Le dénuement de forme est de ceux que l’on pratique à rebours, après avoir tant éprouvé sa technique que la plus belle des réussites est la mise à nu. La voix de Clodagh Simonds, si justement appariée à l’harmonium jusque dans la fin de ses réverbérations, lève en paroles – mais ce pourrait être aussi bien le chant du vent, de l’eau, de la terre – des chansons qui semblent sans âge, comme issues de la lande.

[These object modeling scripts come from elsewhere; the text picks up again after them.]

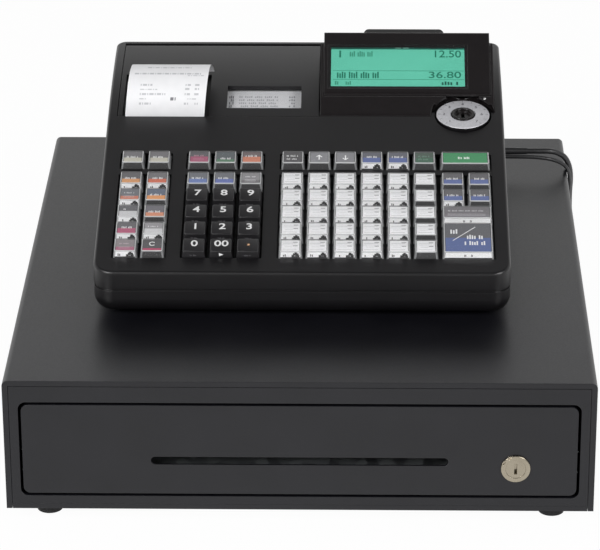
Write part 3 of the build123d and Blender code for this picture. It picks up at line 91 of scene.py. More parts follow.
# ---- small helpers
def linear(colour):
    """An sRGB hex colour as linear red, green, blue and alpha."""
    values = [int(colour[i : i + 2], 16) / 255 for i in (1, 3, 5)]
    return [v / 12.92 if v <= 0.04045 else ((v + 0.055) / 1.055) ** 2.4 for v in values] + [1.0]


def add_node(tree, kind, settings=None, inputs=None):
    """Adds a node, with its settings and with values or links on its inputs."""
    node = tree.nodes.new(kind)
    for name, value in (settings or {}).items():
        setattr(node, name, value)
    for name, value in (inputs or {}).items():
        if isinstance(value, bpy.types.NodeSocket):
            tree.links.new(value, node.inputs[name])
        else:
            node.inputs[name].default_value = value
    return node


def new_finish(name, colour, roughness, metallic=0.0, **sockets):
    """A material whose shader has its constants set, ready for a pattern."""
    material = bpy.data.materials.new(name)
    material.use_nodes = True
    tree = material.node_tree
    shader = tree.nodes["Principled BSDF"]
    shader.inputs["Base Color"].default_value = linear(colour)
    shader.inputs["Roughness"].default_value = roughness
    shader.inputs["Metallic"].default_value = metallic
    for socket, value in sockets.items():
        shader.inputs[socket.replace("_", " ").title().replace("Ior", "IOR")].default_value = value
    return material, tree, shader


FINE_SHARE = 0.6
CLOUD_SIZE = 35.0
NOISE_LOW, NOISE_HIGH = 0.3, 0.7
TONE_LOW, TONE_HIGH = 0.5, 1.1
BEVEL_SAMPLES = 4


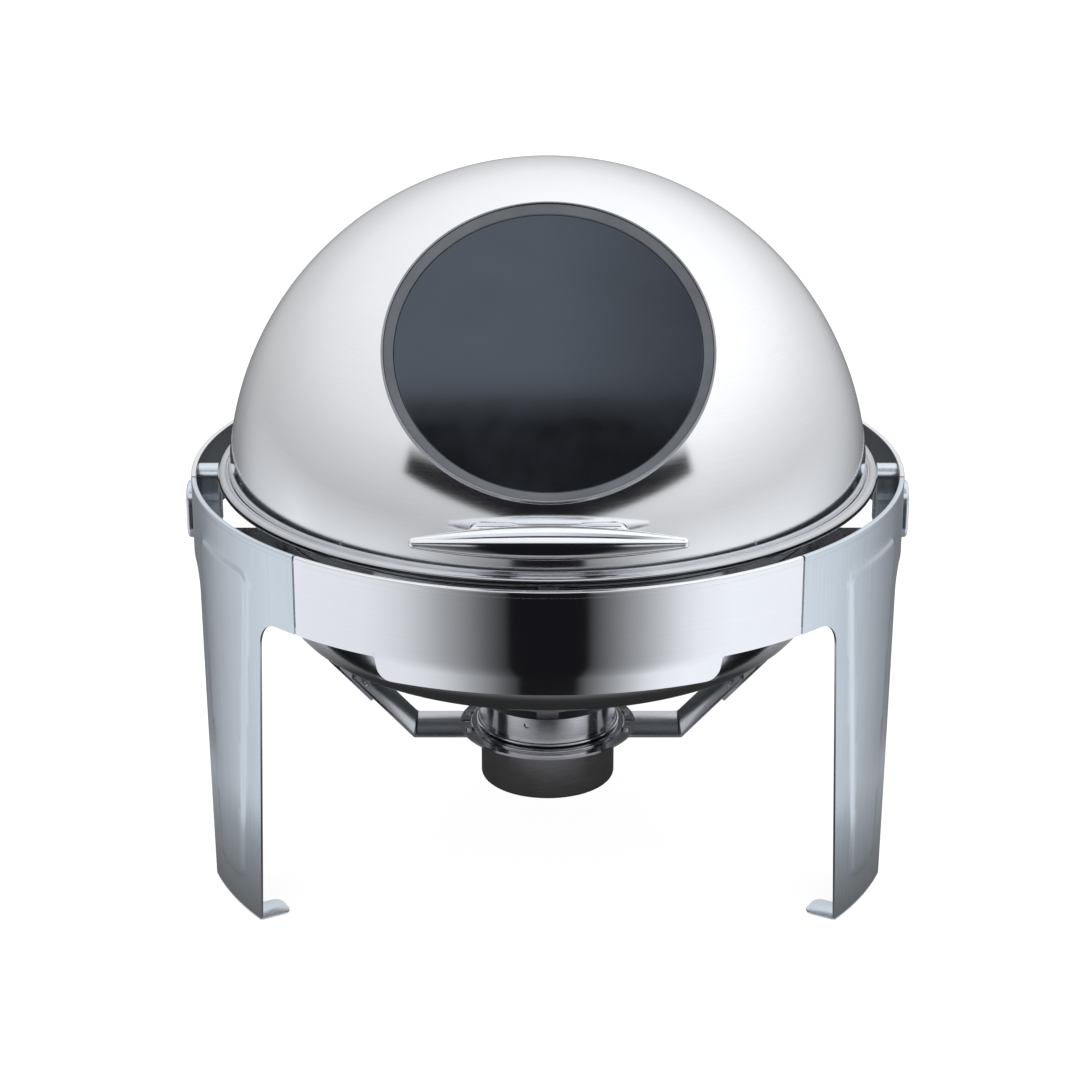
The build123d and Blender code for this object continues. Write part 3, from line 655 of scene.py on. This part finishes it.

Qu’elles soient domestiques ou pastorales, ces chansons possèdent la force des éléments (on pense aux Murder Ballads de Martyn Bates et Mick Harris) à tel point qu’elles paraissent générer la musique qui tantôt la suit en traîne, tantôt l’enveloppe, violon et d’autres cordes, harmonium, piano, textures alchimiques… jusqu’à habiter seule le dernier morceau, Solace, entièrement instrumental, où Cora Venus Lunny et Laura Sheeran, ou encore Kate Ellis, Brian Eno (enthousiaste dès la première heure) et le violoniste baroque Justin Grounds retrouvent Clodagh Simonds et Michael Begg (Human Greed), co-compositeur à demeure.

The Salt Garden I est le premier EP d’une nouvelle trilogie. Il inaugure dans le même temps ce que je n’ai pas peur d’appeler un renouveau recommencé : il en est ainsi de chaque nouveau jour.